Of course, he did the exact opposite. He hired a bunch of young, well-known journalists from Vanity Fair, Cosmopolitan, Huffington Post and other platforms and then tore it all down before it even went up. Questionable tweets and emails, fat-shaming, obsession with rich people, putting down the poor.
After hiring former Details editor Dan Peres, who most recently oversaw The Players Tribute, an athlete-centric site owned by former Yankee Derek Jeter, Gawker was shelved on July 30. What happens next is anyone’s guess. Goldberg still plans to relaunch Gwaker, but who knows when that’ll be.

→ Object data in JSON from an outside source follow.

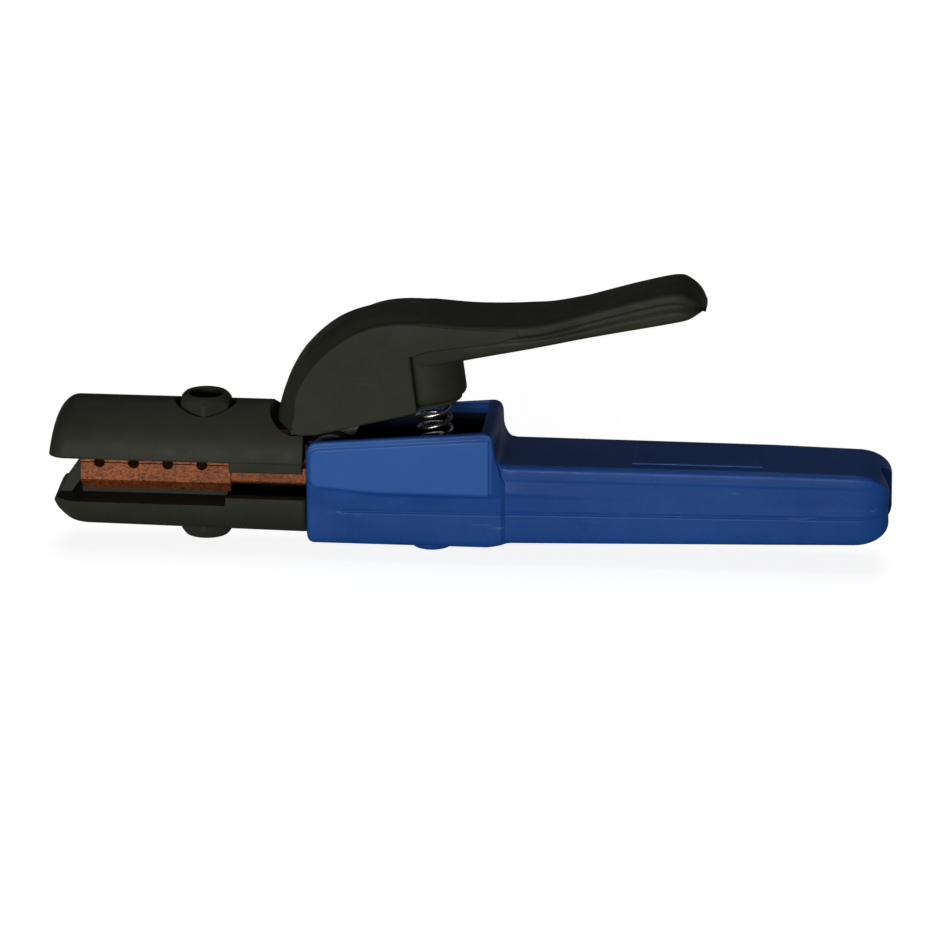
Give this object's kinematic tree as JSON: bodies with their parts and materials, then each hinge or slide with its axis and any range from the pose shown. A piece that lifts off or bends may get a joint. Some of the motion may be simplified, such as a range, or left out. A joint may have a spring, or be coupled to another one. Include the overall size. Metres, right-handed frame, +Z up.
{
  "type": "welding electrode holder",
  "caption": "Lever-operated welding electrode holder: grooved copper jaws in black insulators, sprung thumb lever, hollow blue grip with a screw cable socket.",
  "frame": {"origin": "on the centre line of the front electrode groove, midway across the jaws, in the plane where the closed jaws meet", "axes": "+X back along the grip towards the cable end, +Y across the holder along the electrode grooves, +Z up towards the lever"},
  "size_m": [0.2401, 0.0334, 0.0813],
  "materials": {
    "blue_moulding": "satin moulded plastic",
    "black_moulding": "semi-matt moulded plastic",
    "copper_alloy": "rough sand-cast copper alloy",
    "socket_brass": "turned",
    "ferrule_copper": "drawn copper",
    "bush_bronze": "turned",
    "steel": "bright zinc",
    "dark_steel": "black oxide",
    "spring_steel": "drawn wire",
    "fibre": "pressed fibre"
  },
  "bodies": {
    "body": {"handle_grip": "blue_moulding", "body_casting": "copper_alloy", "cable_socket": "socket_brass", "cable_ferrule": "ferrule_copper", "cable_screws": "dark_steel", "lower_jaw_insulator": "black_moulding", "lower_jaw_screw": "steel", "lower_screw_head": "black_moulding", "lower_screw_washer": "fibre", "pivot_pin": "steel", "thrust_washers": "steel", "pivot_rings": "dark_steel", "lever_spring": "spring_steel", "spring_cup": "fibre", "handle_screw": "steel", "handle_screw_cap": "blue_moulding", "handle_screw_washer": "steel"},
    "lever": {"upper_arm": "copper_alloy", "lever_cover": "black_moulding", "upper_jaw_insulator": "black_moulding", "upper_jaw_screw": "steel", "upper_screw_head": "black_moulding", "upper_screw_washer": "fibre", "pivot_bush": "bush_bronze", "cover_screw": "steel", "cover_washer": "steel"}
  },
  "joints": [
    {"name": "lever_pivot", "type": "hinge", "parent": "body", "child": "lever", "pos_m": [0.0668, 0, 0.0042], "axis": [0, 1, 0], "range_deg": [0, 16], "stiffness_Nm_per_rad": 9.9, "springref_deg": -15.47, "deforming": ["lever_spring"]}
  ]
}
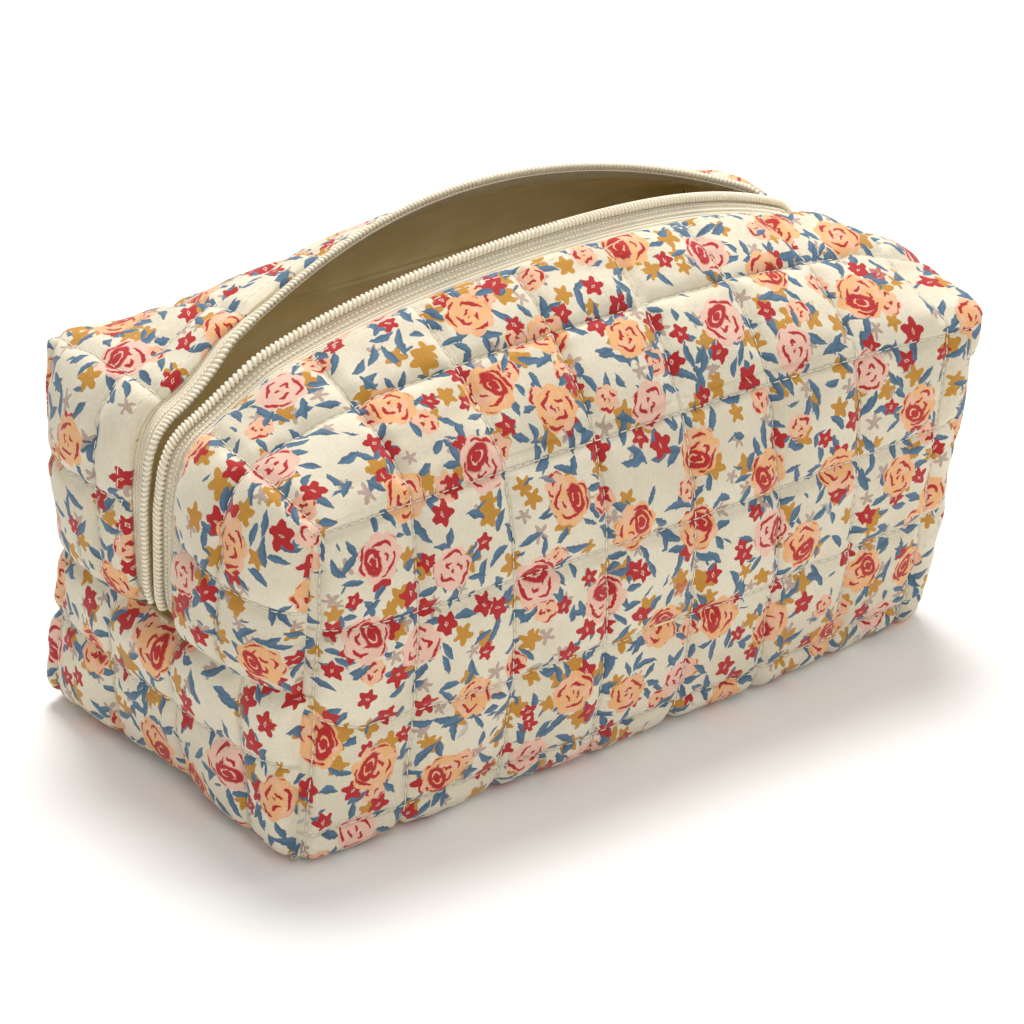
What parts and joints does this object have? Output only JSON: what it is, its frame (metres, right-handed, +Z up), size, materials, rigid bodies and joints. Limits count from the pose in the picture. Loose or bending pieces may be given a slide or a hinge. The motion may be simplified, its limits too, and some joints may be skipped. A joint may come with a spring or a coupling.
{
  "type": "makeup bag",
  "caption": "Boxy quilted cotton makeup bag with floral print, smooth lining and a long zip over the top; the lips stand open and close as the slider runs across.",
  "frame": {"origin": "centre of the flat base, on the surface the bag stands on", "axes": "+X along the zip towards the end where the slider rests, +Y towards the back wall, +Z up"},
  "size_m": [0.2505, 0.135, 0.146],
  "materials": {
    "printed_cotton": "plain weave cotton, cream ground with a small floral print, quilted",
    "wadding": "bonded polyester wadding",
    "lining": "smooth coated lining with a slight sheen",
    "zip_tape": "woven polyester tape",
    "zip_coil": "satin nylon",
    "slider_metal": "cream enamel on a die casting"
  },
  "bodies": {
    "bag": {"front_cover": "printed_cotton", "back_cover": "printed_cotton", "base_cover": "printed_cotton", "left_lower_cover": "printed_cotton", "left_upper_cover": "printed_cotton", "right_lower_cover": "printed_cotton", "right_upper_cover": "printed_cotton", "front_wadding": "wadding", "back_wadding": "wadding", "base_wadding": "wadding", "left_end_wadding": "wadding", "right_end_wadding": "wadding", "front_lining": "lining", "back_lining": "lining", "base_lining": "lining", "left_end_lining": "lining", "right_end_lining": "lining", "left_zip_tapes": "zip_tape", "right_zip_tapes": "zip_tape", "left_zip_coils": "zip_coil", "right_zip_coils": "zip_coil"},
    "front_lip": {"front_lip_cover": "printed_cotton", "front_lip_wadding": "wadding", "front_lip_lining": "lining", "front_zip_tape": "zip_tape", "front_zip_coil": "zip_coil"},
    "back_lip": {"back_lip_cover": "printed_cotton", "back_lip_wadding": "wadding", "back_lip_lining": "lining", "back_zip_tape": "zip_tape", "back_zip_coil": "zip_coil"},
    "slider": {"slider_body": "slider_metal", "slider_bridge": "slider_metal"},
    "pull": {"pull_tab": "slider_metal"}
  },
  "joints": [
    {"name": "front_lip_fold", "type": "hinge", "parent": "bag", "child": "front_lip", "pos_m": [0, -0.0595, 0.1045], "axis": [-1, 0, 0], "range_deg": [0, 36]},
    {"name": "back_lip_fold", "type": "hinge", "parent": "bag", "child": "back_lip", "pos_m": [0, 0.0595, 0.1045], "axis": [1, 0, 0], "range_deg": [0, 36.01]},
    {"name": "slider_travel", "type": "hinge", "parent": "bag", "child": "slider", "pos_m": [-0.00429, 0, -0.12385], "axis": [0, -1, 0], "range_deg": [0, 50]},
    {"name": "pull_flip", "type": "hinge", "parent": "slider", "child": "pull", "pos_m": [0.11058, 0, 0.11113], "axis": [0, -1, 0], "range_deg": [0, 168]}
  ],
  "couplings": [
    {"joint": "back_lip_fold", "follows": "front_lip_fold", "ratio": 1},
    {"joint": "slider_travel", "follows": "front_lip_fold", "ratio": 1.3888}
  ]
}
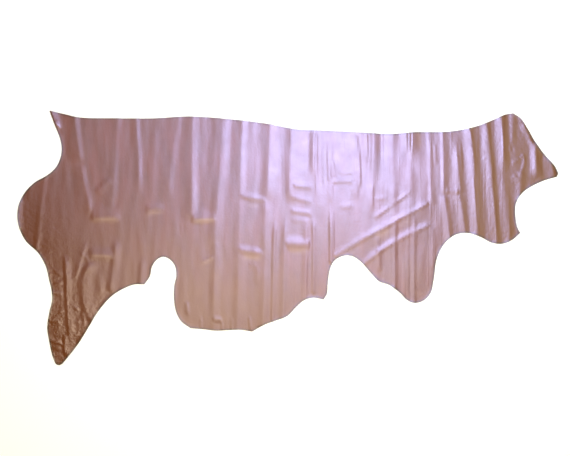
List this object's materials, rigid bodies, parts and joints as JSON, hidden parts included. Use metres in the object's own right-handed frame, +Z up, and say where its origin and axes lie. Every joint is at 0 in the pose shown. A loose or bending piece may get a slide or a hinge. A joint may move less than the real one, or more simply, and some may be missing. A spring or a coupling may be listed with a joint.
{
  "type": "leather side",
  "caption": "Tanned leather side, the half hide of a cow, laid flat grain side up with soft folds left by rolling.",
  "frame": {"origin": "on the supporting surface, under the centre of the hide's bounding box", "axes": "+X along the hide from the butt to the neck, +Y towards the back line, +Z up out of the grain side"},
  "size_m": [2.4201, 1.1394, 0.0061],
  "materials": {
    "leather": "smooth grain with a satin pearl coat"
  },
  "bodies": {
    "root": {"leather_side": "leather"}
  },
  "joints": []
}
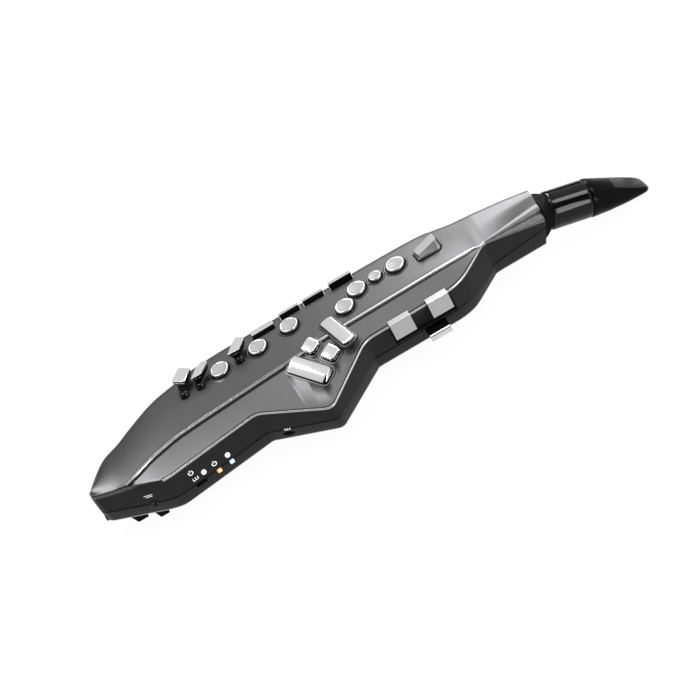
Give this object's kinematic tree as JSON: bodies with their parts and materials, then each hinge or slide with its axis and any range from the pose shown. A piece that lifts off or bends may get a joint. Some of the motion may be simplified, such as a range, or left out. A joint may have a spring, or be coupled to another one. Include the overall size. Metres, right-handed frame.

Which brings us back to Deadspin. Much like Gawker, it is in internet purgatory and will probably remain there for a while. The heyday of media sites seem to be going through the same cycles as traditional media. Oh, somebody will attempt to revive DS at some point, but what will it look like without the likes of Pierce and Mcgary? As the average internet user gets older, will they care as much about celebrity gossip as was in the halcyon days of People, Entertainment Weekly (who, much like Sports Illustrated and others, aren’t weekly anymore) and Us? Will a relaunched Deadspin tell you why your team sucks or break news about your fantasy wide receiver getting hurt in pre-game warm ups? I’ll give former D-Spin editor-in-chief Megan Greenwell the last word: “The tragedy of digital media isn’t that it’s run by ruthless, profiteering guys in ill-fitting suits; it’s that the people posing as the experts know less about how to make money than their employees, to whom they won’t listen.”